In the present study we reported and characterized an outbreak of blaNDM-1 and blaPER-1 carrying P. rettgeri. All patients were admitted to the same SICU and had a urinary catheter. P. rettgeri is well known to be isolated from urine of hospitalized and catheterized patients [16]. Although periods of hospitalization of our patients were not completely overlapping, PFGE revealed that all isolates were closely related. This suggests clonal cross-transmission of this strain in the SICU, and there is a possibility of transmission between patients and medical personnel by hand colonization or by environmental contamination. Infection control measures were reinforced in the SICU to include extensive environmental disinfection, active screening for carbapenemase-producing Enterobacteriaceae, and exhaustive contact isolation precautions. The outbreak did not eradicate in a short time, but the outbreak was eventually interrupted in January 2017.

Carbapenem resistance in Enterobacteriaceae has become a major public health challenge [28]. While carbapenem is a drug of choice for treatment of Enterobacteriaceae producing ESBL and plasmid-mediated AmpC cephalosporinase, production of carbapenemase in Enterobacteriaceae can be emerged. Carbapenemase gene is important due to its potential transferability to other species, by plasmids and transposons [28]. NDM-1 encoding plasmids are diverse and can also carry other antimicrobial resistance genes, including carbapenemase genes, ESBL genes, plasmid-mediated cephalosporinase genes, and aminoglycoside resistance genes [28, 29]. Among these, most ESBLs found with NDM-1 have been reported to be as CTX-M-15 type [29, 30]. Until now, this is the first report of Enterobacteriaceae co-carrying NDM-1 and PER-1 type ESBL. Although the NDM-1 enzyme is known to inactivate all β-lactams except aztreonam [6], our P. rettgeri isolates showed high MIC to aztreonam, possibly due to production of PER-1 type ESBL. The range of MIC to imipenem revealed 0.5–4 μg/mL. Imipenem MICs for Providencia spp. tend to be higher (e.g., MICs in the intermediate or resistant range) naturally. These isolates may have elevated imipenem MICs by mechanisms other than production of carbapenemases [18].

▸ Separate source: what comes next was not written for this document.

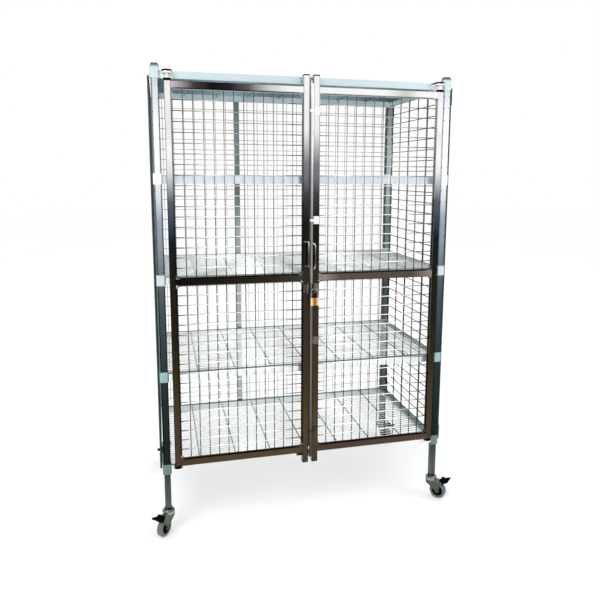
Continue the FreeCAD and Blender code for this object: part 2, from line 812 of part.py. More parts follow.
def caster_pedal():
    """A ribbed foot lever, raised: its heel turns between the fork plates."""
    half = fork_inner - side_gap
    heel_outline = [(44, 78), (44, 88), (50, 100), (58, 101), (66, 94), (74, 90), (64, 74), (53, 73)]
    toe_outline = [(60, 86), (60, 95), (66, 94), (74, 99), (pedal_reach, 104), (86, 94), (79, 88), (70, 84)]
    heel = side_plate(heel_outline, -half, 2 * half)
    toe = side_plate(toe_outline, -pedal_half_width, 2 * pedal_half_width)
    barrel = along_y(pedal_barrel_radius, half, pedal_pivot_x, pedal_pivot_z)
    bore = along_y(pedal_pin_radius + pin_clearance, half + 1, pedal_pivot_x, pedal_pivot_z)
    return heel.multiFuse([toe, barrel]).cut(bore).removeSplitter()


def stem_bushing():
    """Washer under a leg with a bored boss inside it for the swivel stem."""
    disc = Part.makeCylinder(bushing_radius, bushing_thickness, V(0, 0, leg_bottom_z - bushing_thickness))
    boss_radius = leg_side / 2 - leg_wall - side_gap
    boss = Part.makeCylinder(boss_radius, stem_top_z + 2 - leg_bottom_z, V(0, 0, leg_bottom_z))
    bore = Part.makeCylinder(stem_radius + pin_clearance, cut_margin, V(0, 0, leg_bottom_z - 2 * bushing_thickness))
    return disc.fuse(boss).cut(bore).removeSplitter()


caster_pieces = {
    "fork": caster_fork(),
    "axle": caster_axle(),
    "tyre": caster_tyre(),
    "hub": caster_hub(),
    "pedal": caster_pedal(),
}
bushing = stem_bushing()
stem_bushings = []
for corner_name, (x, y) in CORNERS.items():
    placed = {}
    for piece_name, model in caster_pieces.items():
        piece = model.copy()
        piece.rotate(V(0, 0, 0), UP, CASTER_TURNS[corner_name])
        piece.translate(V(x, y, 0))
        placed[piece_name] = piece
    add("caster_%s_fork" % corner_name, placed["fork"], placed["axle"])
    for piece_name in ("tyre", "hub", "pedal"):
        add("caster_%s_%s" % (corner_name, piece_name), placed[piece_name])
    stem_bushings.append(at(bushing, x, y, 0))
add("stem_bushings", *stem_bushings)

# ---- output -------------------------------------------------------------------------
os.makedirs("parts", exist_ok=True)
whole = FreeCAD.BoundBox()
for name, shape in parts.items():
    shape.translate(V(origin_shift_x, origin_shift_y, 0))
    shape.exportStep("parts/%s.step" % name)
    whole.add(shape.BoundBox)
print("%d nodes" % len(parts))
print("box x %.1f %.1f  y %.1f %.1f  z %.1f %.1f" % (
    whole.XMin, whole.XMax, whole.YMin, whole.YMax, whole.ZMin, whole.ZMax))
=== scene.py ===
"""Look of the wire-mesh security cage: round wires in place of the flat CAD grids,
metal finishes, studio and camera.  Metres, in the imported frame."""

import bpy
import math
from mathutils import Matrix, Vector


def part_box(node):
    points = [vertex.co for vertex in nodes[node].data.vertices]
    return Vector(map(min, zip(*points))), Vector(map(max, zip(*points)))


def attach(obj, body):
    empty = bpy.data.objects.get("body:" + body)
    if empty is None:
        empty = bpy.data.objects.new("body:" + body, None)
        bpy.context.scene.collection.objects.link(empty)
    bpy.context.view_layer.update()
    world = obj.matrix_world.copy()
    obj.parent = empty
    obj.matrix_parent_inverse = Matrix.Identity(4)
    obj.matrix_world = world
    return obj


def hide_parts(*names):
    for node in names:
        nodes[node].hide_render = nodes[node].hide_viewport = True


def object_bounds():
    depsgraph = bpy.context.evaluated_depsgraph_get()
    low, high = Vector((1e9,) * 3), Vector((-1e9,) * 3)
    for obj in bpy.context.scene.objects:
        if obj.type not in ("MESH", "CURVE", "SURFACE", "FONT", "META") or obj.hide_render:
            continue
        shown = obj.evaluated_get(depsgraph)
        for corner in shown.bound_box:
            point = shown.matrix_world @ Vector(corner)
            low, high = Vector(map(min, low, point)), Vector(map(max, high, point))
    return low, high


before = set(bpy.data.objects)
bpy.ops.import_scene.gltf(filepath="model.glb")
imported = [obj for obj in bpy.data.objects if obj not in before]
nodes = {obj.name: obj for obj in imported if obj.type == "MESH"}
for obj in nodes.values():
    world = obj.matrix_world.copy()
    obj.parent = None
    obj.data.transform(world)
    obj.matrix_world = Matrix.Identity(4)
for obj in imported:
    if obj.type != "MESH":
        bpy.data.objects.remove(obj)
cad_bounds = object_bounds()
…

It is known that the multidrug-resistant bacteria have superior ability to survive and spread successfully in a hospital environment. In addition, the patient’s risk factor is also responsible for the nosocomial transmission of multidrug-resistant bacteria. Patient’s underlying disease, exposure to antimicrobial agents, and history of having invasive procedures are known as risk factors for the acquisition of carbapenem-resistant Enterobacteriaceae [28]. This outbreak persisted for 13 months, although the prompt infection control strategy was initiated after recognition of the first few cases. Because ICU admission patients often have one or more of risk factors, so it could be very difficult to eradicate once the outbreak occurs.

In conclusion, we report an alarming outbreak of high-level of multidrug-resistant P. rettgeri isolates co-producing NDM-1 and PER-1 β-lactamases. Infection prevention and control efforts should be continuously made to prevent nosocomial transmission of these threatening bacteria.